Penjelasan Imam ar-Razi di atas memberikan sebuah pemahaman bahwa pada dasarnya turunnya malaikat ke bumi bukan atas dasar keinginan dan kemauan sendiri, namun dengan tujuan ibadah, yaitu mengurus setiap urusan manusia, berupa takdir-takdir yang akan dihadapi pada tahun tersebut. Seperti ajal, rezeki, jodoh, dan lain sebagainya.

 

Pada malam itu juga, para malaikat tak henti-hentinya mendoakan kebaikan untuk semua orang Islam, laki-laki dan perempuan. Doa istimewa itu oleh malaikat lakukan tidak lain kecuali agar tahun setelah turunnya lailatul qadar menjadi tahun yang lebih berkah dan manfaat untuk umat Islam. Imam Ibnu Katsir ad-Dimisqi juga mempunyai pandangan berbeda dalam menafsiri ayat di atas. Beliau mengatakan:

 

فلا يزالون ليلتهم تلك يدعون للمؤمنين والمؤمنات وجبريل لا يدع أحدًا من المؤمنين إلا صافحه وعلامة ذلك مَن اقشعر جلدهُ ورقّ قلبه ودَمعَت عيناه، فإن ذلك من مصافحة جبريل.

 

Artinya, “Maka tak henti-hentinya para malaikat mendoakan orang mukmin laki-laki dan perempuan pada malam tersebut. Malaikat jibril tidak mendoakan salah satu orang mukmin kecuali menyalaminya.
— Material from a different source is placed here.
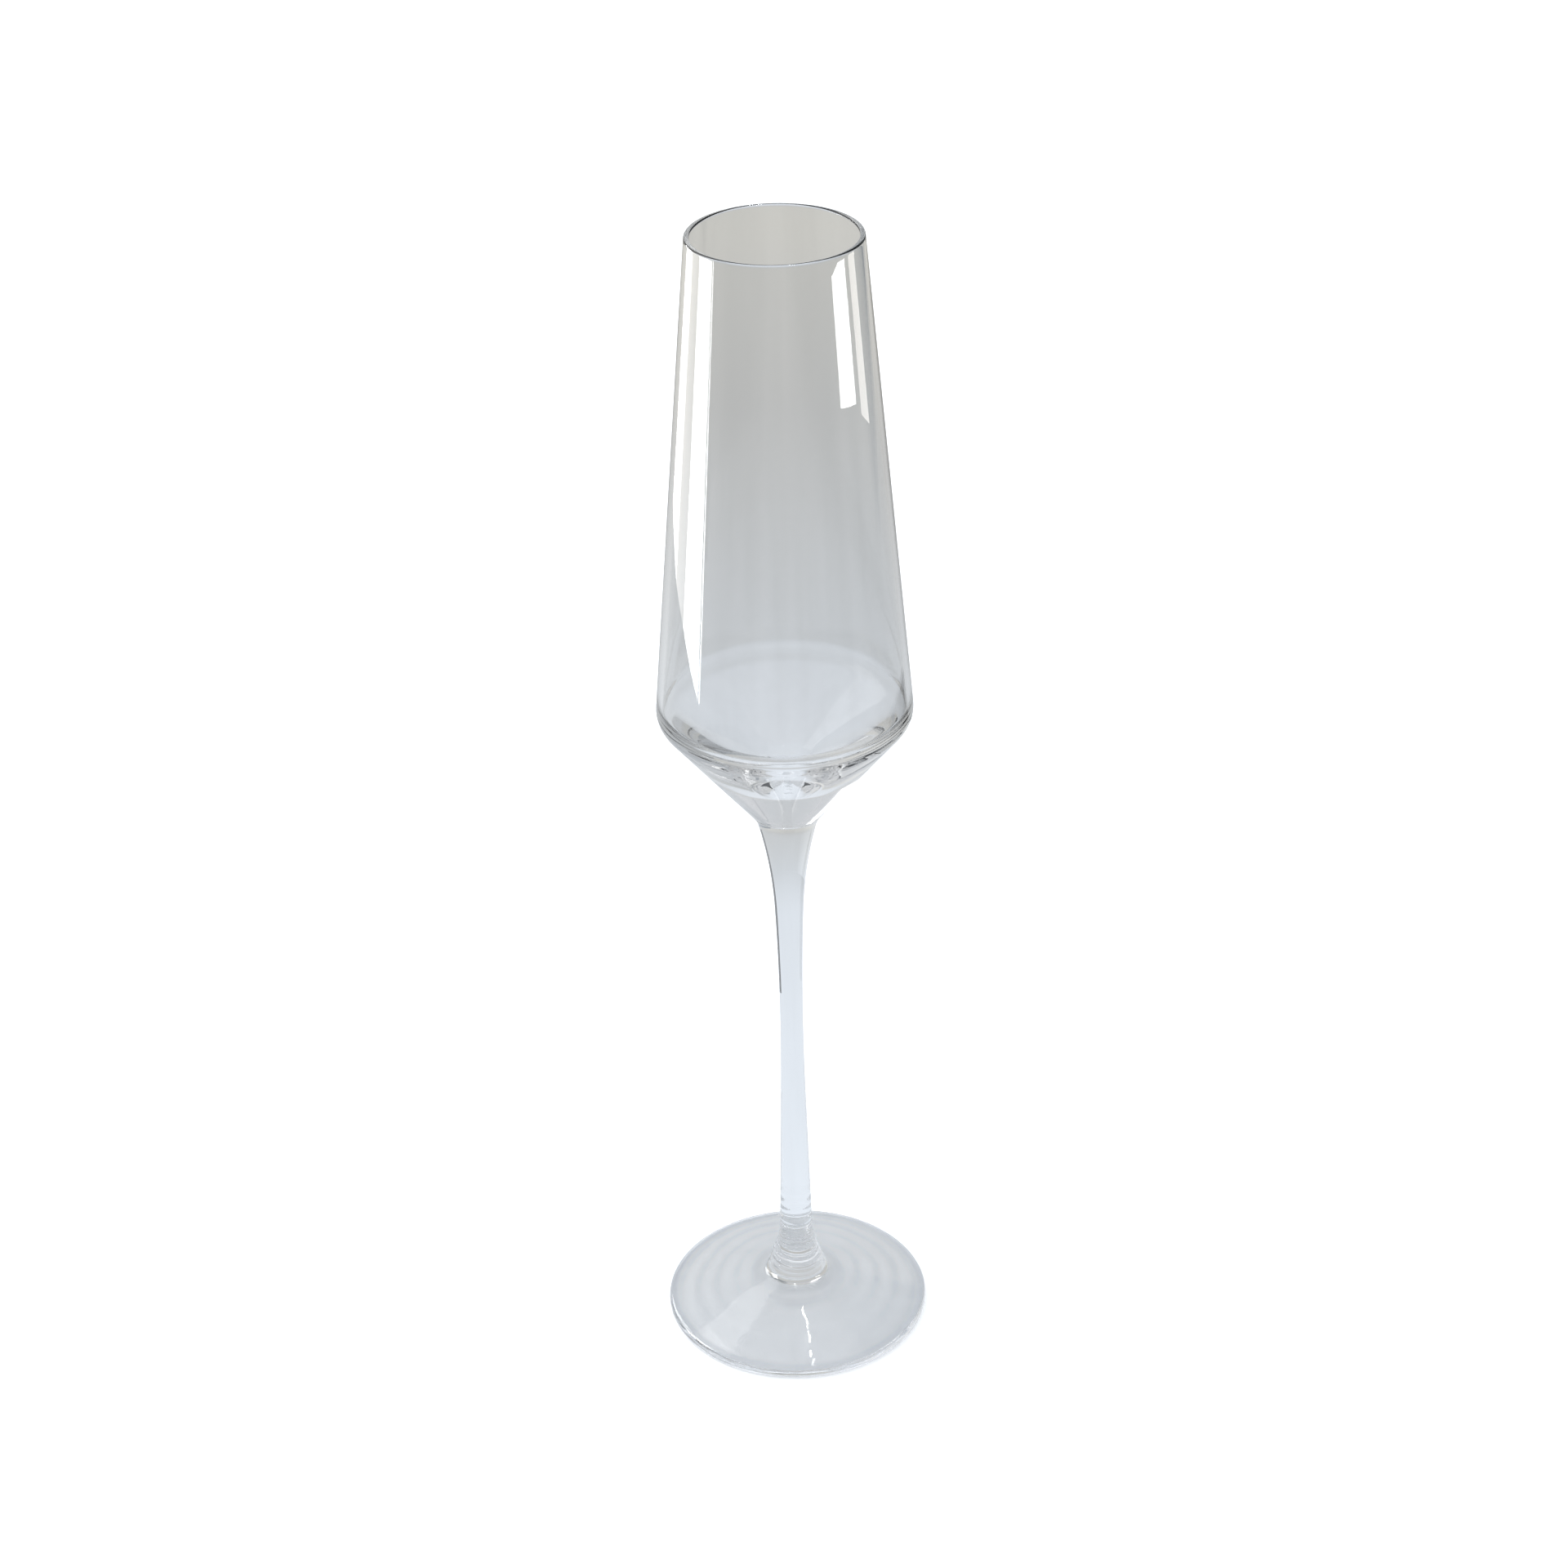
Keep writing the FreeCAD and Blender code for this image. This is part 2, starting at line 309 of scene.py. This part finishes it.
def turned(name, outline, joint_heights, materials, waves):
    """A closed surface of revolution. Flat faces at a joint height take the second material."""
    vertices, faces, joint_faces = [], [], []
    rings = []
    for row, (radius, height) in enumerate(outline):
        first = len(vertices)
        if radius < ON_AXIS:
            vertices.append((0.0, 0.0, height))
            rings.append([first] * SEGMENTS)
            continue
        away = outward(outline, row)
        inner = away.x < 0 or height < UNDERSIDE
        flat = abs(away.y) > LEVEL
        for i in range(SEGMENTS):
            angle = math.tau * i / SEGMENTS
            stand = 0.0 if flat else waves(radius, height, angle, inner)
            across, up = radius + stand * away.x, height + stand * away.y
            vertices.append((across * math.cos(angle), across * math.sin(angle), up))
        rings.append(list(range(first, first + SEGMENTS)))
    for (lower, upper), (a, b) in zip(zip(rings, rings[1:]), zip(outline, outline[1:])):
        at_joint = any(max(abs(a[1] - h), abs(b[1] - h)) < 2 * JOINT_GAP for h in joint_heights)
        for i in range(SEGMENTS):
            j = (i + 1) % SEGMENTS
            corners = [lower[i], lower[j], upper[j], upper[i]]
            face = list(dict.fromkeys(corners))
            faces.append(face)
            joint_faces.append(at_joint)
    mesh = bpy.data.meshes.new(name)
    mesh.from_pydata(vertices, [], faces)
    mesh.validate()
    for material in materials:
        mesh.materials.append(material)
    for polygon, at_joint in zip(mesh.polygons, joint_faces):
        polygon.use_smooth = not at_joint
        polygon.material_index = 1 if at_joint else 0
    piece = bpy.data.objects.new(name, mesh)
    bpy.context.scene.collection.objects.link(piece)
    return piece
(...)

Sedangkan tanda-tanda disalami malaikat jibril yaitu: bulu (badan) merinding, lunak hatinya, dan menangis kedua matanya. Jika tanda-tanda tersebut ada pada umat Islam pada lailatul qadar, maka pertanda malaikat jibril mendoakan dan menyalaminya” (Imam Ibnu Katsir ad-Dimisqi, Tafsir Ibnu Katsir, juz 8, h. 452).

 

Oleh sebab itu, ulama mufassirin dan para fuqaha’ berpendapat bahwa pada malam tersebut dianjurkan (baca: sunnah) memperbanyak berdoa kepada Allah subhanahu wa ta’ala, sesuai dengan apa yang diinginkan dan kebutuhannya pada tahun setelahnya. Agar doa pada malam itu dicatat oleh para malaikat dan dijadikan sebagai penentu jalan takdir pada tahun setelahnya.